In the U.S., the Tremere followed the same strategy, as they helped the Ventrue from the Baronies of Avalon against the Lasombra and other conquerors, and now New York, Boston, Philadelphia and Charleston all hold prestigious chantries. However, their greatest success came during the Texan Revolution, when Regent Marissa supported a conspiracy of Ventrue, Toreador and Brujah against the local Lasombra bishopric. She eventually became Prince of Ft. Worth, and acquired rights to found new chantries in Austin, San Antonio, Houston and Dallas. Now, Lady Marissa oversees five chantries, from her own, located in Ft. Worth.
Tzimisce
Old Clan Tzimisce is shattered, but in better shape than its canonical version. In the lands south and east of Hungary, there's the Oradea League, formed by local voivodes against Schismatic Assamites, Sabbats, Tremere and Ventrue. North of Hungary, in Poland, the Baltic, Belarus and Russia, the voivodate became a realm of scattered, isolated, domains.
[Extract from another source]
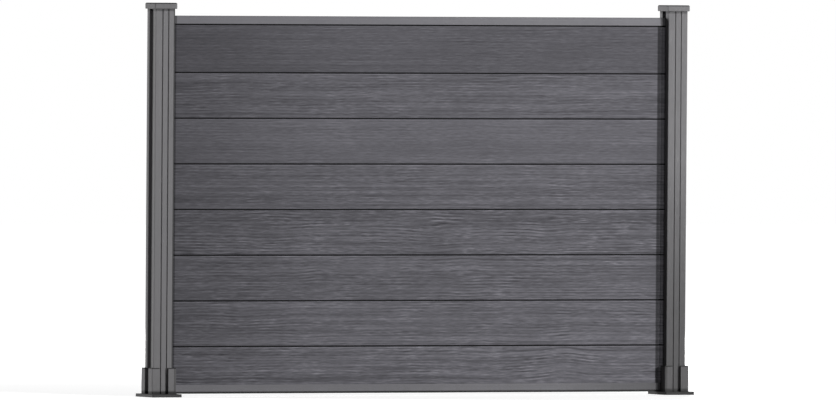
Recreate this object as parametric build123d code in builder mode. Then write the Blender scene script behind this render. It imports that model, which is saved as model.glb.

The Clan's founder was never diablerized, however, and the voivodes zealously guard their ancestral lands against invaders, aided by the ever- loyal revenant families.
In Western Europe and North America, the only known Tzimisce are the flesh-crafting demons raiding with the Sabbats, called antitribu by the voivodes. They lack the Clan’s blood magic, and practice the Discipline of Vicissitude. Some are their pack's wise men or women, others embody the concept of urban primitive or body art aficionado.
A considerable number of them still follow the Road of Metamorphosis, and the Road's Ashen Priests have great influence over the antitribu.